* [Exercise directions]
Every line below should be repeated exactly.

* [Recorded data]
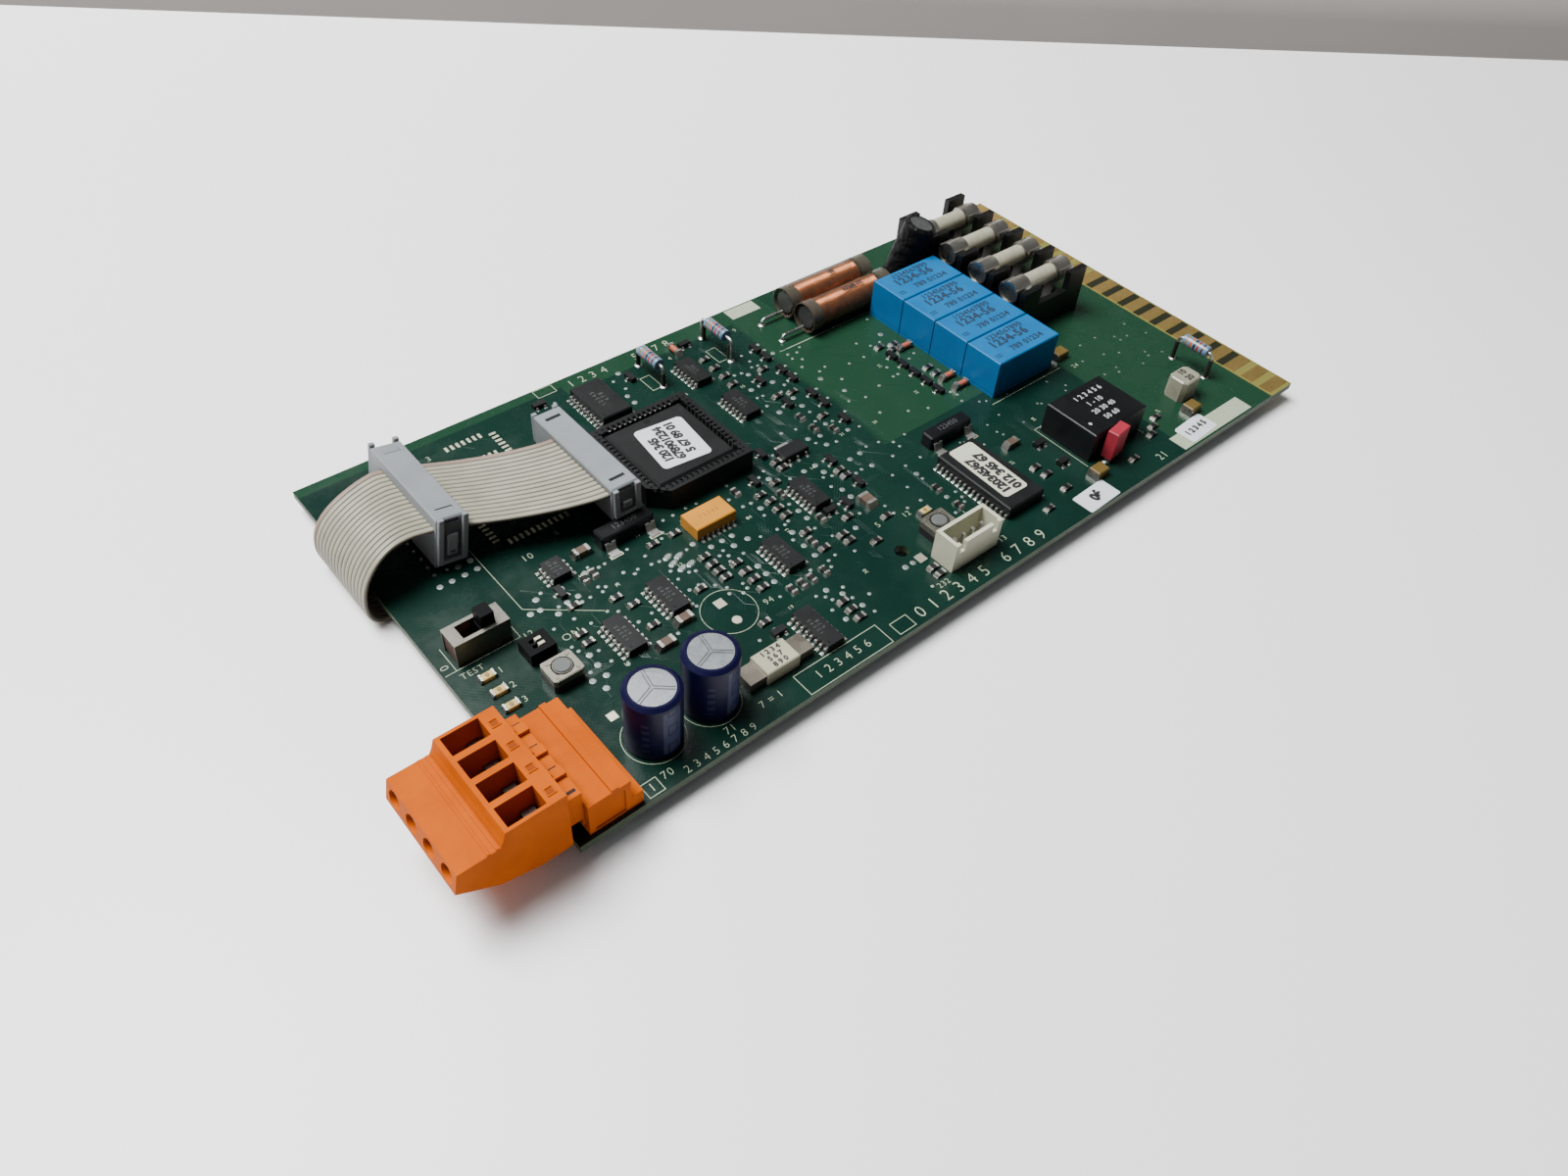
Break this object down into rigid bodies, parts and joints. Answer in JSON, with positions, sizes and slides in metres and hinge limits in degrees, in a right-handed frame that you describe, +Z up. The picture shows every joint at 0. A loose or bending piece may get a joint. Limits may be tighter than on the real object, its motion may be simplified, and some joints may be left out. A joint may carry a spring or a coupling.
{
  "type": "printed circuit board",
  "caption": "Populated control circuit board with relays, fuses in a clip block, a wire plug, a socketed chip, a folded ribbon cable and gold edge contacts.",
  "frame": {"origin": "centre of the overall footprint, at the tips of the soldered leads that the board stands on", "axes": "+X along the board's long edge from the wire plug to the edge contacts, +Y across the board to the fuse side, +Z up from the solder side to the component side"},
  "size_m": [0.2178, 0.1, 0.0215],
  "materials": {
    "solder_mask": "dark green solder mask over glass epoxy, semi gloss",
    "gold": "thin gold plating, smooth",
    "orange_plastic": "moulded nylon, satin",
    "tinned": "tinned metal with bright solder",
    "nickel": "nickel plated, bright",
    "grey_vinyl": "ribbed cable insulation, satin",
    "black_vinyl": "shrunk sleeve, glossy",
    "blue_vinyl": "dark blue shrunk sleeve, glossy",
    "clear_sleeve": "clear shrunk sleeve",
    "grey_plastic": "moulded, satin",
    "black_plastic": "moulded epoxy, fine matt",
    "brown_phenolic": "phenolic, satin",
    "white_plastic": "moulded nylon, satin",
    "cream_moulding": "moulded, satin",
    "can_aluminium": "drawn aluminium with vent scores",
    "tan_moulding": "moulded epoxy, satin",
    "blue_lacquer": "lacquered, banded",
    "blue_plastic": "moulded case, satin",
    "ferrite": "pressed ferrite",
    "copper_wire": "enamelled copper wire",
    "red_moulding": "moulded case, glossy",
    "ceramic": "glazed ceramic",
    "paper": "printed paper label"
  },
  "bodies": {
    "board_assembly": {"axial_resistors": "blue_lacquer", "black_sleeve": "black_vinyl", "blue_sleeves": "blue_vinyl", "board": "solder_mask", "cable_sockets": "grey_plastic", "capacitor_cans": "can_aluminium", "carrier_chip": "black_plastic", "carrier_contacts": "tinned", "carrier_socket": "black_plastic", "ceramic_capacitors": "brown_phenolic", "chip_leads": "tinned", "chip_parts": "black_plastic", "choke_rods": "ferrite", "choke_sleeves": "clear_sleeve", "choke_windings": "copper_wire", "code_switch_body": "black_plastic", "component_leads": "tinned", "crystal_cans": "black_plastic", "crystal_leads": "tinned", "edge_contacts": "gold", "film_capacitor": "red_moulding", "fork_contacts": "gold", "formed_leads": "tinned", "fuse_block": "black_plastic", "fuse_caps": "nickel", "fuse_clips": "tinned", "fuse_tubes": "ceramic", "header_pins": "gold", "indicator_lamps": "cream_moulding", "memory_chip": "black_plastic", "narrow_chips": "black_plastic", "paper_labels": "paper", "pin_header": "black_plastic", "plug_clamps": "tinned", "push_switches": "nickel", "regulator": "black_plastic", "relays": "blue_plastic", "resistor_network": "tan_moulding", "ribbon_cable": "grey_vinyl", "round_resistors": "red_moulding", "slide_switch_base": "brown_phenolic", "slide_switch_can": "nickel", "small_fuse_clips": "tinned", "small_fuse_holder": "cream_moulding", "small_transistors": "black_plastic", "socket_covers": "grey_plastic", "square_choke": "cream_moulding", "tantalum_capacitors": "tan_moulding", "terminal_header": "orange_plastic", "terminal_pins": "tinned", "terminal_plug": "orange_plastic", "transformer": "black_plastic", "white_header": "white_plastic", "white_header_pins": "tinned", "wide_chip": "black_plastic"},
    "slide_actuator_body": {"slide_actuator": "black_plastic"},
    "code_slider_1_body": {"code_slider_1": "white_plastic"},
    "code_slider_2_body": {"code_slider_2": "white_plastic"},
    "wake_button_body": {"wake_button": "grey_plastic"},
    "service_button_body": {"service_button": "grey_plastic"}
  },
  "joints": [
    {"name": "slide_actuator_travel", "type": "slide", "parent": "board_assembly", "child": "slide_actuator_body", "axis": [1, 0, 0], "range_m": [-0.0036, 0]},
    {"name": "code_slider_1_travel", "type": "slide", "parent": "board_assembly", "child": "code_slider_1_body", "axis": [1, 0, 0], "range_m": [-0.001, 0]},
    {"name": "code_slider_2_travel", "type": "slide", "parent": "board_assembly", "child": "code_slider_2_body", "axis": [1, 0, 0], "range_m": [-0.001, 0]},
    {"name": "wake_button_travel", "type": "slide", "parent": "board_assembly", "child": "wake_button_body", "axis": [0, 0, 1], "range_m": [-0.00025, 0], "stiffness_N_per_m": 1500},
    {"name": "service_button_travel", "type": "slide", "parent": "board_assembly", "child": "service_button_body", "axis": [0, 0, 1], "range_m": [-0.00025, 0], "stiffness_N_per_m": 1500}
  ]
}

* [Worked answer]
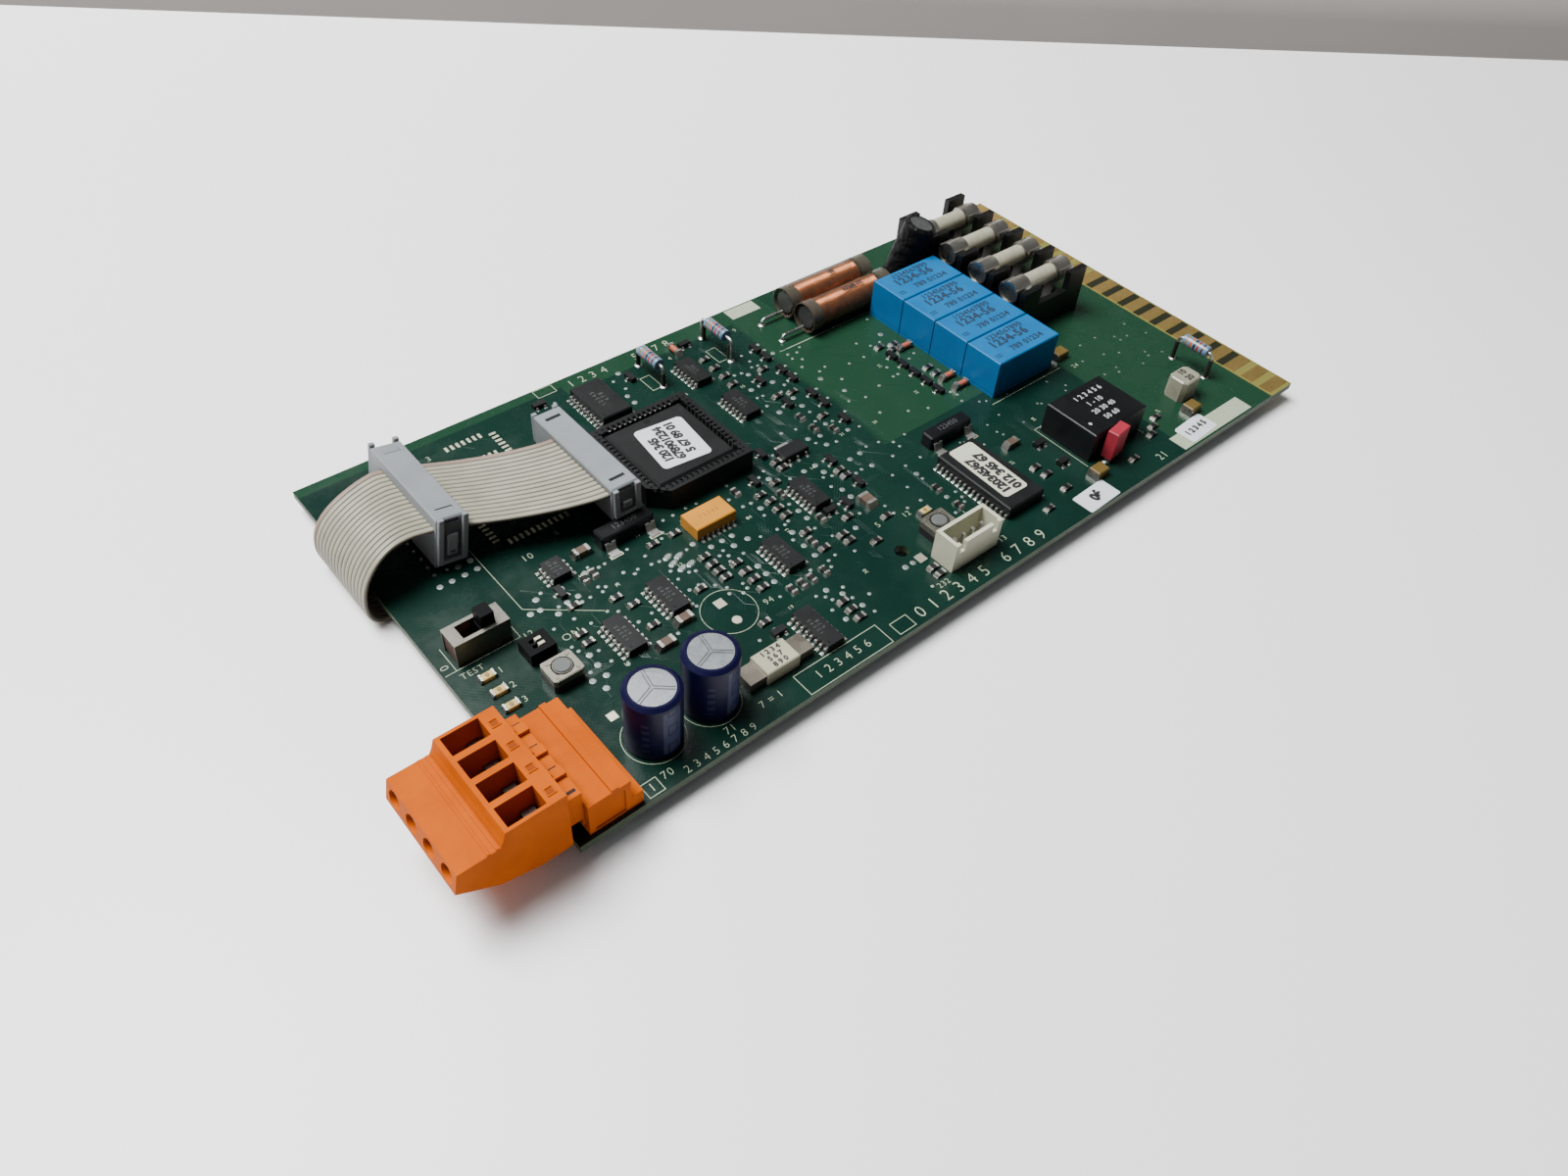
Break this object down into rigid bodies, parts and joints. Answer in JSON, with positions, sizes and slides in metres and hinge limits in degrees, in a right-handed frame that you describe, +Z up. The picture shows every joint at 0. A loose or bending piece may get a joint. Limits may be tighter than on the real object, its motion may be simplified, and some joints may be left out. A joint may carry a spring or a coupling.
{
  "type": "printed circuit board",
  "caption": "Populated control circuit board with relays, fuses in a clip block, a wire plug, a socketed chip, a folded ribbon cable and gold edge contacts.",
  "frame": {"origin": "centre of the overall footprint, at the tips of the soldered leads that the board stands on", "axes": "+X along the board's long edge from the wire plug to the edge contacts, +Y across the board to the fuse side, +Z up from the solder side to the component side"},
  "size_m": [0.2178, 0.1, 0.0215],
  "materials": {
    "solder_mask": "dark green solder mask over glass epoxy, semi gloss",
    "gold": "thin gold plating, smooth",
    "orange_plastic": "moulded nylon, satin",
    "tinned": "tinned metal with bright solder",
    "nickel": "nickel plated, bright",
    "grey_vinyl": "ribbed cable insulation, satin",
    "black_vinyl": "shrunk sleeve, glossy",
    "blue_vinyl": "dark blue shrunk sleeve, glossy",
    "clear_sleeve": "clear shrunk sleeve",
    "grey_plastic": "moulded, satin",
    "black_plastic": "moulded epoxy, fine matt",
    "brown_phenolic": "phenolic, satin",
    "white_plastic": "moulded nylon, satin",
    "cream_moulding": "moulded, satin",
    "can_aluminium": "drawn aluminium with vent scores",
    "tan_moulding": "moulded epoxy, satin",
    "blue_lacquer": "lacquered, banded",
    "blue_plastic": "moulded case, satin",
    "ferrite": "pressed ferrite",
    "copper_wire": "enamelled copper wire",
    "red_moulding": "moulded case, glossy",
    "ceramic": "glazed ceramic",
    "paper": "printed paper label"
  },
  "bodies": {
    "board_assembly": {"axial_resistors": "blue_lacquer", "black_sleeve": "black_vinyl", "blue_sleeves": "blue_vinyl", "board": "solder_mask", "cable_sockets": "grey_plastic", "capacitor_cans": "can_aluminium", "carrier_chip": "black_plastic", "carrier_contacts": "tinned", "carrier_socket": "black_plastic", "ceramic_capacitors": "brown_phenolic", "chip_leads": "tinned", "chip_parts": "black_plastic", "choke_rods": "ferrite", "choke_sleeves": "clear_sleeve", "choke_windings": "copper_wire", "code_switch_body": "black_plastic", "component_leads": "tinned", "crystal_cans": "black_plastic", "crystal_leads": "tinned", "edge_contacts": "gold", "film_capacitor": "red_moulding", "fork_contacts": "gold", "formed_leads": "tinned", "fuse_block": "black_plastic", "fuse_caps": "nickel", "fuse_clips": "tinned", "fuse_tubes": "ceramic", "header_pins": "gold", "indicator_lamps": "cream_moulding", "memory_chip": "black_plastic", "narrow_chips": "black_plastic", "paper_labels": "paper", "pin_header": "black_plastic", "plug_clamps": "tinned", "push_switches": "nickel", "regulator": "black_plastic", "relays": "blue_plastic", "resistor_network": "tan_moulding", "ribbon_cable": "grey_vinyl", "round_resistors": "red_moulding", "slide_switch_base": "brown_phenolic", "slide_switch_can": "nickel", "small_fuse_clips": "tinned", "small_fuse_holder": "cream_moulding", "small_transistors": "black_plastic", "socket_covers": "grey_plastic", "square_choke": "cream_moulding", "tantalum_capacitors": "tan_moulding", "terminal_header": "orange_plastic", "terminal_pins": "tinned", "terminal_plug": "orange_plastic", "transformer": "black_plastic", "white_header": "white_plastic", "white_header_pins": "tinned", "wide_chip": "black_plastic"},
    "slide_actuator_body": {"slide_actuator": "black_plastic"},
    "code_slider_1_body": {"code_slider_1": "white_plastic"},
    "code_slider_2_body": {"code_slider_2": "white_plastic"},
    "wake_button_body": {"wake_button": "grey_plastic"},
    "service_button_body": {"service_button": "grey_plastic"}
  },
  "joints": [
    {"name": "slide_actuator_travel", "type": "slide", "parent": "board_assembly", "child": "slide_actuator_body", "axis": [1, 0, 0], "range_m": [-0.0036, 0]},
    {"name": "code_slider_1_travel", "type": "slide", "parent": "board_assembly", "child": "code_slider_1_body", "axis": [1, 0, 0], "range_m": [-0.001, 0]},
    {"name": "code_slider_2_travel", "type": "slide", "parent": "board_assembly", "child": "code_slider_2_body", "axis": [1, 0, 0], "range_m": [-0.001, 0]},
    {"name": "wake_button_travel", "type": "slide", "parent": "board_assembly", "child": "wake_button_body", "axis": [0, 0, 1], "range_m": [-0.00025, 0], "stiffness_N_per_m": 1500},
    {"name": "service_button_travel", "type": "slide", "parent": "board_assembly", "child": "service_button_body", "axis": [0, 0, 1], "range_m": [-0.00025, 0], "stiffness_N_per_m": 1500}
  ]
}